Haziran 2024 Türkiye İstatistik Kurumu rakamlarına göre ülkemizde 2022’de enerji:71,8, tarım:12,8,endüstriyel işlemler ve ürün kullanımı: 12,5, atık:2,9 yüzde oranlarında emisyona neden oldu. “2053 Net Sıfır Emisyon Hedefi” için başta enerji kökenli emisyonlarımızı “2053 Uzun Dönemli İklim Değişikliği Stratejisi” doğrultusunda azaltmalıyız. Planlama, takvimimiz belli. Saatler tik-tak diyor. Zaman su gibi akıp gidiyor. Çalışmak gerek.
İlk saat yaşamın kaynağı güneş idi. Sonra su saatleri geldi. Bugün mekanik ve dijital envai çeşit saat bizimle. Şehirlerin kültürel mirasındaki saat kuleleri, varsa çanları, aile yadigarı saatler, guguklu saatlar, mücevher saatler, ilk saatimiz yaşamın aktığını ve aslında hızla “Di’li geçmiş zaman” olduğunu bildirir. Kimimiz kol saati takmayı hiç sevmezken kimimizin edinmeyi planladığı markalar da vardır. Saat üretimi hem zanaat hem sanattır. Saat tamiri ise bambaşka bir değerdir. Bir de kitaplar vardır.

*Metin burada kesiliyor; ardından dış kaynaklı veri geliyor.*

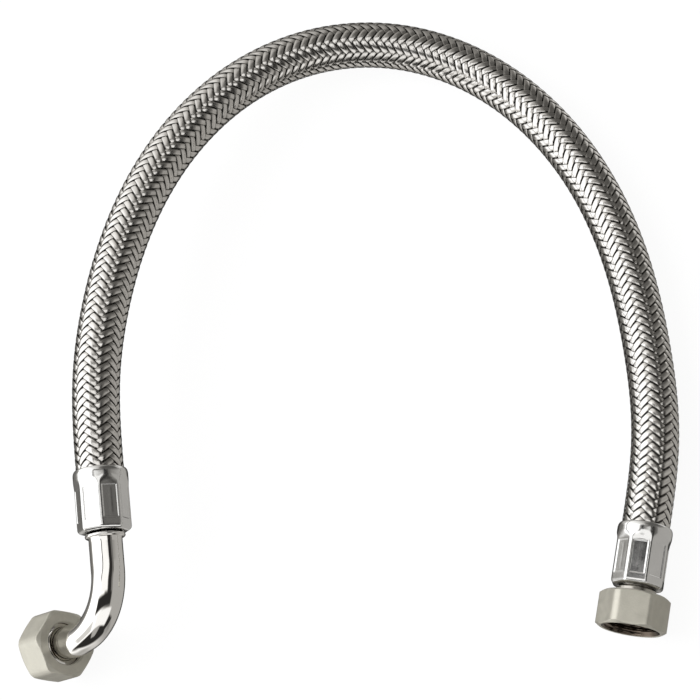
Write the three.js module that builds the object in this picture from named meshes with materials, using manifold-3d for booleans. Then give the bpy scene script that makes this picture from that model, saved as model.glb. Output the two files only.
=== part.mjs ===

Yaşama izlerimizi bırakırız
Koleksiyonundaki belgelere dayanarak Vefa Borovalı’nın yazdığı “Zamanın Tanığı: Cezveciyan Ailesi ve Longines’in Türkiye’deki Mirası” adlı kitap yayınlandı. Kitapta saat ve saatçilik kültürü, Osmanlı ve Cumhuriyet döneminde saatçilik, Cezveciyan Ailesi’nin dört kuşak boyunca saatçilik yolculuğu okuyucu dostu dille anlatılıyor. Vefa Borovalı eğitimi güçlü, ışıl ışıl, güler yüzlü iş dünyamızdaki genç yöneticilerimizden biri. Bahtı açık olsun. Kitabımı koleksiyon tutkumla gönüllü yazdım diyor. Hani derler ya küçüklüğünden tanırım diye. Vefa’yı küçüklüğünden beri hiç unutamadığım tatlı yaramazlıklarını, yerinde duramamasını “İçimde parti var” diye gerekçelendirmesi ile takipteyim. Vefa mühim bir ilki başardı. Kutluyor ve yeni kitabını beklediğimizi belirtiyorum. Genç yazarlar, yeni kitaplar kültürümüz için mühim. Hepimizin ahir hayatı da beşikten mezara acısıyla, tatlısıyla bir kitaptır. Yaşama izlerimizi bırakırız. Bu kitapta yurttaş ahlakı ve meslek etiğimizle iklim değişikliğine etkimizin göstergesi karbon ayak izimizi mümkün en az tutalım. Yeşil Suç işlemeyelim. Sizleri, paydaşlarımızı konusunun ilki ve teki 10. İstanbul Karbon Zirvesi’nde “Karbonsuzlaşma Yolunda Sürdürülebilir Çözümler ve Yeşil Akçenin Gücü” için 14-15 Nisan 2025’te, 2024 UI GreenMetric sıralamasında “Dünyanın En Sürdürülebilir 38. ; Avrupa’da 22.; ülkemizin sekiz yıldır hep birincisi kampüs” olan Ayazağa Yerleşke’mizdeki etkinliğimize davet ediyorum. Sektörlerinin lideri kuruluşlarımızın Yeşil İddia bilgilerini alkışlayarak umudumuzu artıralım. Dünya saati alarmını dikkate alalım.